What's Happening?
In a Los Angeles federal court, Billy Banks, a retired firefighter from Texas, testified in the securities fraud trial of Andrew Left, founder of Citron Research. Banks recounted how he lost a significant
portion of his retirement savings by investing in stocks that were later criticized by Left. In 2018, Banks invested $110,000 from his 401(k) into CV Sciences, a cannabis company, believing in its CBD products. Initially, his investment grew to $190,000, but after Left's negative comments, the stock price plummeted, leading Banks to sell at a loss of around $80,000. He then invested in another cannabis company, Namaste, only to face further losses after Left predicted its share price would drop to zero. Banks' testimony is part of the prosecution's case against Left, who is accused of market manipulation and deceiving retail investors.
Why It's Important?
This case highlights the potential influence of prominent short-sellers like Andrew Left on retail investors and the stock market.

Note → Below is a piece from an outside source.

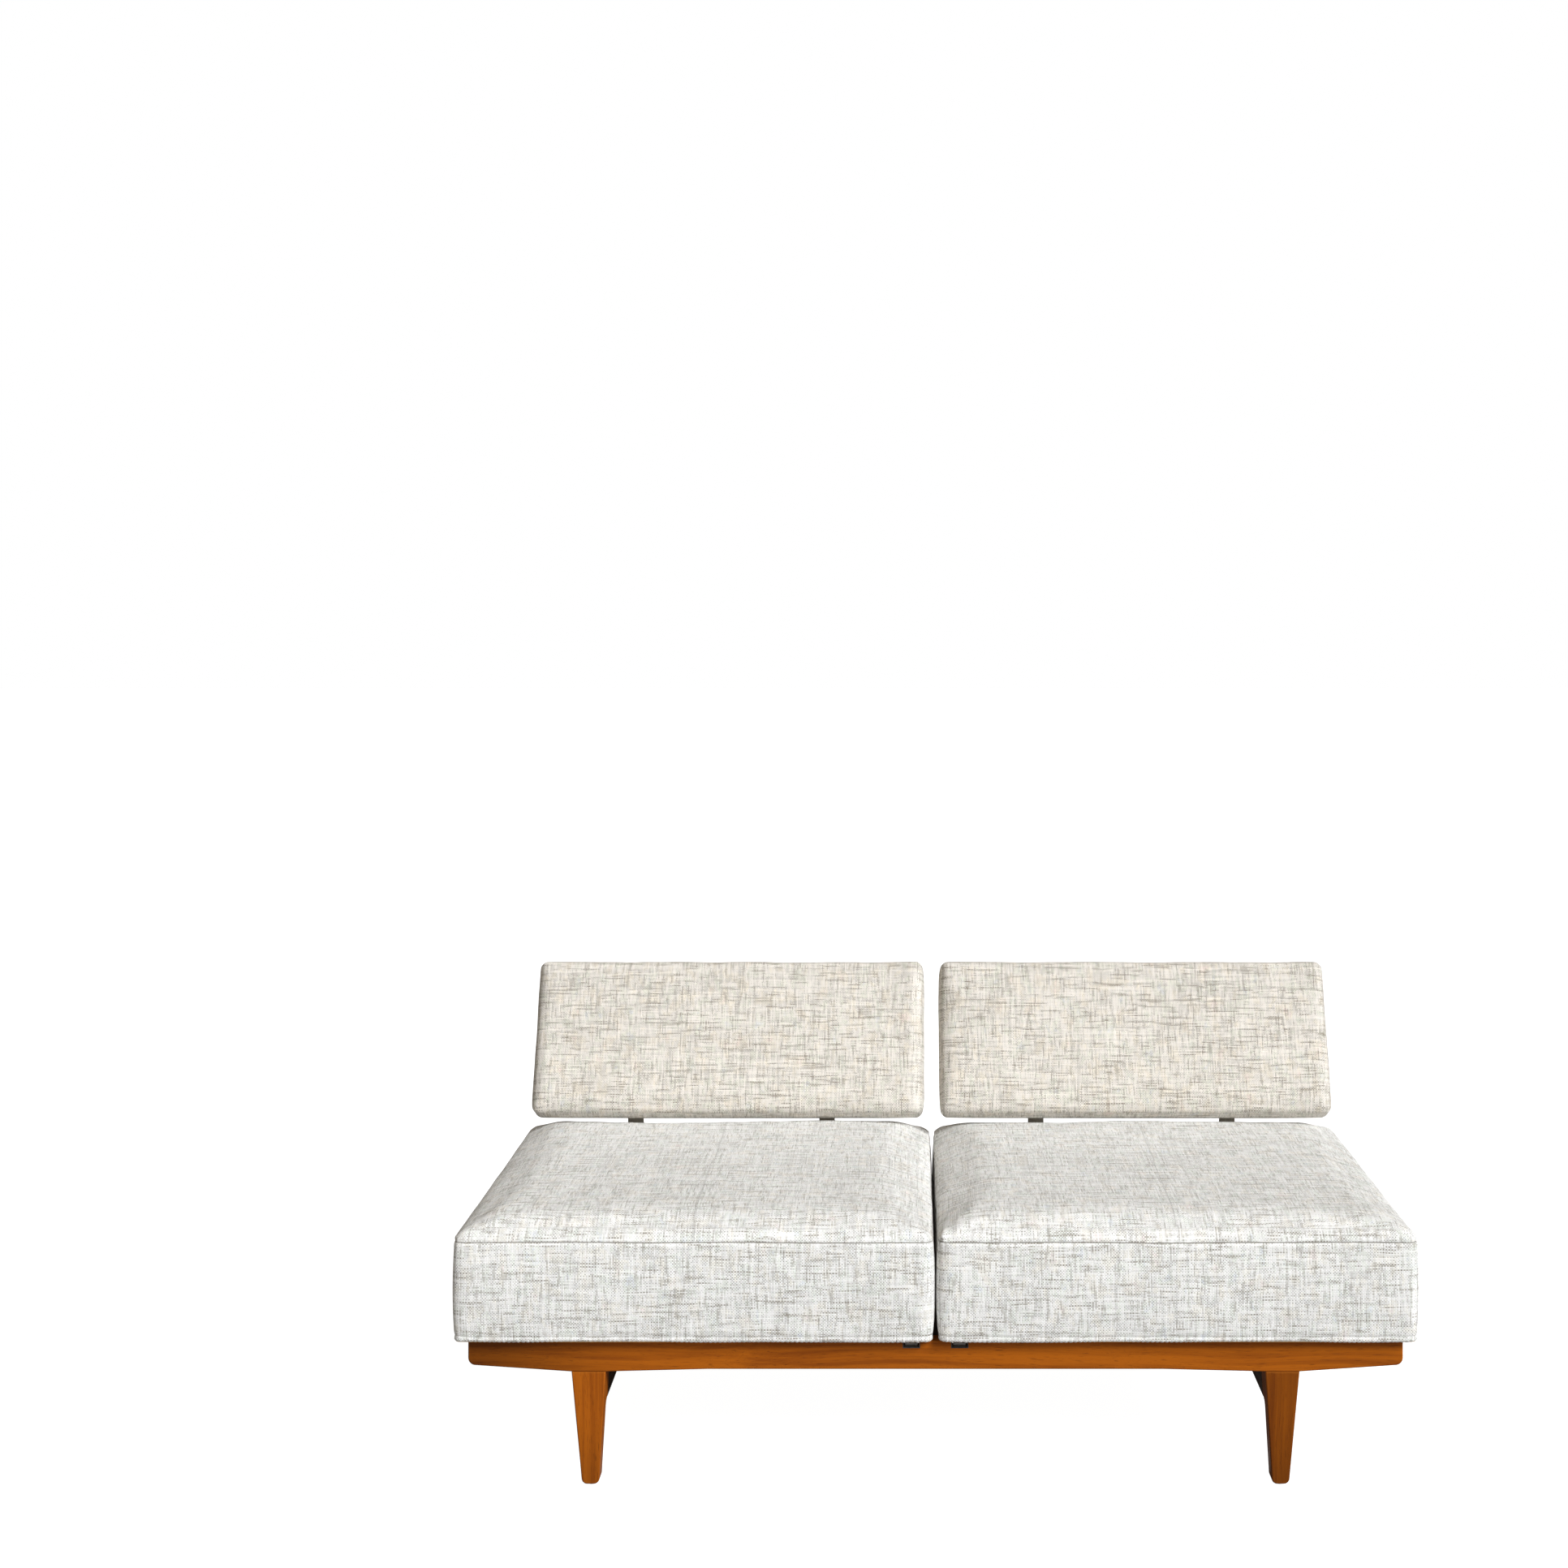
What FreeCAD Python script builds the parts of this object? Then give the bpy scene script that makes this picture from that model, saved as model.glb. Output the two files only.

The trial underscores the risks faced by individual investors who may be swayed by influential market opinions, leading to significant financial losses. The outcome of this trial could have implications for market regulation and the accountability of financial commentators. It raises questions about the ethical responsibilities of market influencers and the protection of retail investors from potentially manipulative practices.
What's Next?
The trial is set to continue, with further testimonies expected to shed light on Left's actions and their impact on the market. The defense argues that Left's reports were accurate and that investors like Banks could have minimized losses by acting on Left's advice sooner. The case may prompt discussions among regulators and financial institutions about the need for clearer guidelines and protections for retail investors against market manipulation.